HPE is the first anchor tenant at the QScale QO1 HPC and AI- specialized data center in Quebec, Canada.
Construction of the QO1 campus began in June 2021, and at full build-out will have a capacity of 142MW powered by renewable energy.
“We are thrilled to welcome Hewlett Packard Enterprise as our first anchor tenant at the Q01 Campus,” said Martin Bouchard, president and CEO of QScale. “Their decision to choose QScale as a strategic partner for their supercomputing needs is a testament to our team’s expertise in building and operating cutting-edge, large-scale hosting facilities powered by clean energy.”
The campus uses liquid cooling and waste heat recovery as well as natural cooling which is enabled by the cooler climate. The company claims to use ‘almost’ 100 percent renewable energy, resulting in a PUE of 1.2 or less at all times.

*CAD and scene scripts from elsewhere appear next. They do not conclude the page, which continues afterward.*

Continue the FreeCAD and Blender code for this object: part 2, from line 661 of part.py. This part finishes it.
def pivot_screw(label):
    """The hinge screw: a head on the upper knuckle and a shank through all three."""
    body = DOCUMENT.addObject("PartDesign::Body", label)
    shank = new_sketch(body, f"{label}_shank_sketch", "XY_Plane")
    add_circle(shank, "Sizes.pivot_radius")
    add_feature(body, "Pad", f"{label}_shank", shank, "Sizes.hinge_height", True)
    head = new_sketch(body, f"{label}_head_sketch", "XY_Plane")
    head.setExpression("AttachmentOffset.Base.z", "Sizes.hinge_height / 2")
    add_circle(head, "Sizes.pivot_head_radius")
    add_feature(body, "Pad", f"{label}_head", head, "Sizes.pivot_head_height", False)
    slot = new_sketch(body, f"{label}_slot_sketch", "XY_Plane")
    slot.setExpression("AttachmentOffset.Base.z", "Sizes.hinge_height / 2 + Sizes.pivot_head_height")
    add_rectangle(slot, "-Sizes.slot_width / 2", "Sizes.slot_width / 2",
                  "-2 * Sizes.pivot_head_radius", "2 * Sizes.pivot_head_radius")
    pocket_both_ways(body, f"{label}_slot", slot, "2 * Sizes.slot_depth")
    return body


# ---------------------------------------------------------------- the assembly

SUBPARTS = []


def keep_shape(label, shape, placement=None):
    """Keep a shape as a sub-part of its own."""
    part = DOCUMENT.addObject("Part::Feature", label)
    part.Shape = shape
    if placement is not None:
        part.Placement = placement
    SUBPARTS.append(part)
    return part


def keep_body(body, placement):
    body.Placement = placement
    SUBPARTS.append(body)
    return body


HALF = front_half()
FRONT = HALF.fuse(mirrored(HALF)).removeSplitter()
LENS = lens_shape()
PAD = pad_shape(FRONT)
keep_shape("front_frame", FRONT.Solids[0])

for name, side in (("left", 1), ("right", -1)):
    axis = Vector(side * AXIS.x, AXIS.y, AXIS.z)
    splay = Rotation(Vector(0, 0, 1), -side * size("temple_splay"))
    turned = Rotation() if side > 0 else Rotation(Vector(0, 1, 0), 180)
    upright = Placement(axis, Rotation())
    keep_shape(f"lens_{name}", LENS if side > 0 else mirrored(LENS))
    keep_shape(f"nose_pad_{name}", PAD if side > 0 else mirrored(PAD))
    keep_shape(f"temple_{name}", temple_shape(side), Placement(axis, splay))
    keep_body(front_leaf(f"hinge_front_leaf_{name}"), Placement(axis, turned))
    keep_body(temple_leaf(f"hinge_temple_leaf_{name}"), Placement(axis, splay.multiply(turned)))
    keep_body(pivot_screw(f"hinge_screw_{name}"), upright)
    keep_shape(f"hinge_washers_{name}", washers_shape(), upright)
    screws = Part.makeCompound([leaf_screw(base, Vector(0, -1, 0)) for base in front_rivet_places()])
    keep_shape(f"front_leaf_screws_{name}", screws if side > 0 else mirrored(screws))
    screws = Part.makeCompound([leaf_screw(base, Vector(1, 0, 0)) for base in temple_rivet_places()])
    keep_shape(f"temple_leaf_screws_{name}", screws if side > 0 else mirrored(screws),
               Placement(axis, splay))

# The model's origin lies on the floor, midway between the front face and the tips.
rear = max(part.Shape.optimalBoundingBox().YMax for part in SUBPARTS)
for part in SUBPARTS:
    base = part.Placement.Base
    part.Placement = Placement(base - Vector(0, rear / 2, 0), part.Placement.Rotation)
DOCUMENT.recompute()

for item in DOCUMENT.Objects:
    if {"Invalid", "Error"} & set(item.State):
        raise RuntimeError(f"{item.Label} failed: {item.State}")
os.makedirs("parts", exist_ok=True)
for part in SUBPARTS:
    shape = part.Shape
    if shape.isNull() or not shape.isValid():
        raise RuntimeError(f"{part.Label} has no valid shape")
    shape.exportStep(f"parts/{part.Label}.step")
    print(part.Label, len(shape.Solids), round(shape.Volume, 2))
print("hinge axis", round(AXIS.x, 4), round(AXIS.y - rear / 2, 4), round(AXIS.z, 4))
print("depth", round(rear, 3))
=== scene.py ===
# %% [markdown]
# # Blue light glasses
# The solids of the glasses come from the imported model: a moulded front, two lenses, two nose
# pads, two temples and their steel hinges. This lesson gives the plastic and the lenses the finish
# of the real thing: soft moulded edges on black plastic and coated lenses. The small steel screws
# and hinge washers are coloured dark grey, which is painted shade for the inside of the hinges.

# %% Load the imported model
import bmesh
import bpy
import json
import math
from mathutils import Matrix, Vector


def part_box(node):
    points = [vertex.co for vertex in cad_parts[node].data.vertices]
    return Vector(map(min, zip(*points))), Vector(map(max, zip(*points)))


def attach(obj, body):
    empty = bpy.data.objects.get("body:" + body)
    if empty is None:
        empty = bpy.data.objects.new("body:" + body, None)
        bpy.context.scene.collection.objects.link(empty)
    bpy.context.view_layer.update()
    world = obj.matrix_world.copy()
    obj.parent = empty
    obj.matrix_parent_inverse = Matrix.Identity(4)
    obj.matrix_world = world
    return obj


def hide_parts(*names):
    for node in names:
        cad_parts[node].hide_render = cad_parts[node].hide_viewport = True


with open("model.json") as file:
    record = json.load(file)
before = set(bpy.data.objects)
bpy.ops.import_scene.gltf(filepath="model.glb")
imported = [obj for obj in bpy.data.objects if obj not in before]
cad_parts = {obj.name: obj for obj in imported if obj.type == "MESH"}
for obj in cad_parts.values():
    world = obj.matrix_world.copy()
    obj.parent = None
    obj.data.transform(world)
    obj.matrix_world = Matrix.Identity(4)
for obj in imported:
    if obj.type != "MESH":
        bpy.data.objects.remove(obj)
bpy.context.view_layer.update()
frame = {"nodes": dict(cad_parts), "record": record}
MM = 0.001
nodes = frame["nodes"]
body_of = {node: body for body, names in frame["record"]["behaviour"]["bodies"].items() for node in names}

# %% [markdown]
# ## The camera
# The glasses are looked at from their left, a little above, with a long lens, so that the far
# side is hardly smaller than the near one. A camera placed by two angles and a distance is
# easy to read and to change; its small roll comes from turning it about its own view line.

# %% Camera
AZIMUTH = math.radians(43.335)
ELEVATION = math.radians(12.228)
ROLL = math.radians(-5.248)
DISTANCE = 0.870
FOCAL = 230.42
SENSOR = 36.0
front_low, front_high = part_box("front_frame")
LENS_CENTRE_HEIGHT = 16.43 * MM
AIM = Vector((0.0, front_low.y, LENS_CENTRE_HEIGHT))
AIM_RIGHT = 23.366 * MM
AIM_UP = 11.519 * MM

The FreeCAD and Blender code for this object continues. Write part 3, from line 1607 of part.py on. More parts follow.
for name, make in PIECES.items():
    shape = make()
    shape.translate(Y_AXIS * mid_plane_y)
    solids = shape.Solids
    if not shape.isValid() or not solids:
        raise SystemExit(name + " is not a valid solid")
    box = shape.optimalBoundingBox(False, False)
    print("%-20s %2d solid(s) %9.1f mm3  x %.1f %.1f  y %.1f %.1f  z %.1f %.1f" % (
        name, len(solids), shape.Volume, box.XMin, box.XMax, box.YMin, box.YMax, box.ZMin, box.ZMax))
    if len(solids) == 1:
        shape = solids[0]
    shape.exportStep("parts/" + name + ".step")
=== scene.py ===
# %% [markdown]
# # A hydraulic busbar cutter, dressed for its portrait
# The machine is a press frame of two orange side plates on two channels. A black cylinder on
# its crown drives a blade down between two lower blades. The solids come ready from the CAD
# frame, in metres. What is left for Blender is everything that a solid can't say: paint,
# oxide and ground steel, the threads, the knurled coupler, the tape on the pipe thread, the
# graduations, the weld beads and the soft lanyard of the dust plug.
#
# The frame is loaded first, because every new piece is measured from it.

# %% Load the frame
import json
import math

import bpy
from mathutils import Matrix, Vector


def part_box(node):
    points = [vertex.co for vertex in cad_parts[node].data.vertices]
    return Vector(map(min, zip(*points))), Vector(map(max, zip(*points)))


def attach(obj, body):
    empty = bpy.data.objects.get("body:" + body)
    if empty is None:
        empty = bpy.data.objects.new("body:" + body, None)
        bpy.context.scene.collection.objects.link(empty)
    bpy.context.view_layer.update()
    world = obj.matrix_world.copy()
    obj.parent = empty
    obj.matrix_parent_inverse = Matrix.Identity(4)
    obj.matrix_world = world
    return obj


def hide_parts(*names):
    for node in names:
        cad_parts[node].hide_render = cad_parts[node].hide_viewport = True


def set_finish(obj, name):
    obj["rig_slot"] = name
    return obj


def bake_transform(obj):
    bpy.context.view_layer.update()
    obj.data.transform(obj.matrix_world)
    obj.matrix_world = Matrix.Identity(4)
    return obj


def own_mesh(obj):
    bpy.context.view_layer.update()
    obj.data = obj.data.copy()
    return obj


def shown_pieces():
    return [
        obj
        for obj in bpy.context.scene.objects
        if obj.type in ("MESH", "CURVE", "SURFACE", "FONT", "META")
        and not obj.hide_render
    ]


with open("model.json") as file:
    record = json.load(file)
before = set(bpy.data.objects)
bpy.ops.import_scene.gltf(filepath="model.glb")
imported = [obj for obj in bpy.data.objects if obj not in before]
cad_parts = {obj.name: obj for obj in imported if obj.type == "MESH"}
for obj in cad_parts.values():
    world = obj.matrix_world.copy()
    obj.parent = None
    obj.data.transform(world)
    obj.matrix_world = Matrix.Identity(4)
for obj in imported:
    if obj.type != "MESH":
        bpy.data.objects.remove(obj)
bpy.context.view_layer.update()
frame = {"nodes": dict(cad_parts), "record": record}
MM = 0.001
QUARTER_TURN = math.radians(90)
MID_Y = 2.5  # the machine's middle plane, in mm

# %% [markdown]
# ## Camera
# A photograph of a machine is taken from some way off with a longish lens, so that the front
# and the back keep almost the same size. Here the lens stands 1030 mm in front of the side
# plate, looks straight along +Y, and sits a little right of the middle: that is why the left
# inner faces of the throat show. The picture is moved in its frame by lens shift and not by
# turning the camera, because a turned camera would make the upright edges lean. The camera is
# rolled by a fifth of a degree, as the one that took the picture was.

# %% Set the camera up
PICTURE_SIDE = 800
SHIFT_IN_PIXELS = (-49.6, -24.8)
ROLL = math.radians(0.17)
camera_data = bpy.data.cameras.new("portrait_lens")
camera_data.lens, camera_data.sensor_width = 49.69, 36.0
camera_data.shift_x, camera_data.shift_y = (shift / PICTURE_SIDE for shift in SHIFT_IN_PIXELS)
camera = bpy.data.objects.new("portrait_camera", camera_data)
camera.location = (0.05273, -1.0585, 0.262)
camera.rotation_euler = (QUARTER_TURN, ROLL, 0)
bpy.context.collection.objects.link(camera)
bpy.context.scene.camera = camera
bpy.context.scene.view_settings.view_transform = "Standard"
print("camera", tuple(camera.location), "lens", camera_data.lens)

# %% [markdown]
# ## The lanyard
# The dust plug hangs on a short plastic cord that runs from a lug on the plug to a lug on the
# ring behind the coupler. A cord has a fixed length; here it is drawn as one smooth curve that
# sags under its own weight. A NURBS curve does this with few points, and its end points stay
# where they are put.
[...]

“Sustainability is core to HPE’s mission of delivering leadership in supercomputing, which is foundational to support a growing demand of scale requirements for simulation and machine learning workloads,” said Nic Dube, senior fellow, and chief architect, HPC & AI at HPE. “QScale shares our vision of driving sustainable computing centers with the high capacity that is required for large-scale applications. By partnering with QScale to leverage their innovative purpose-built design for density and use of renewable energy, we are expanding our green supercomputing initiatives for our customers.”
HPE is a known developer of supercomputers, having acquired Cray in 2019 and contributing to the first confirmed exascale supercomputer, Frontier, which is housed at the US Department of Energy’s Oak Ridge National Laboratory. HPE provides supercomputers to any environment including on-premise or as a service.
QScale is a Canada-based data center provider that launched in 2021 with the start of construction on its QO1 campus. Construction of the second building commenced in September 2022.
The company received additional funding this month from Aligned Data Centers, the value of which was not shared but was described as a ‘major financing round.’ The money will be used for the future phases of the QO1 campus and to ‘accelerate its development of high-density data centers’ across Quebec.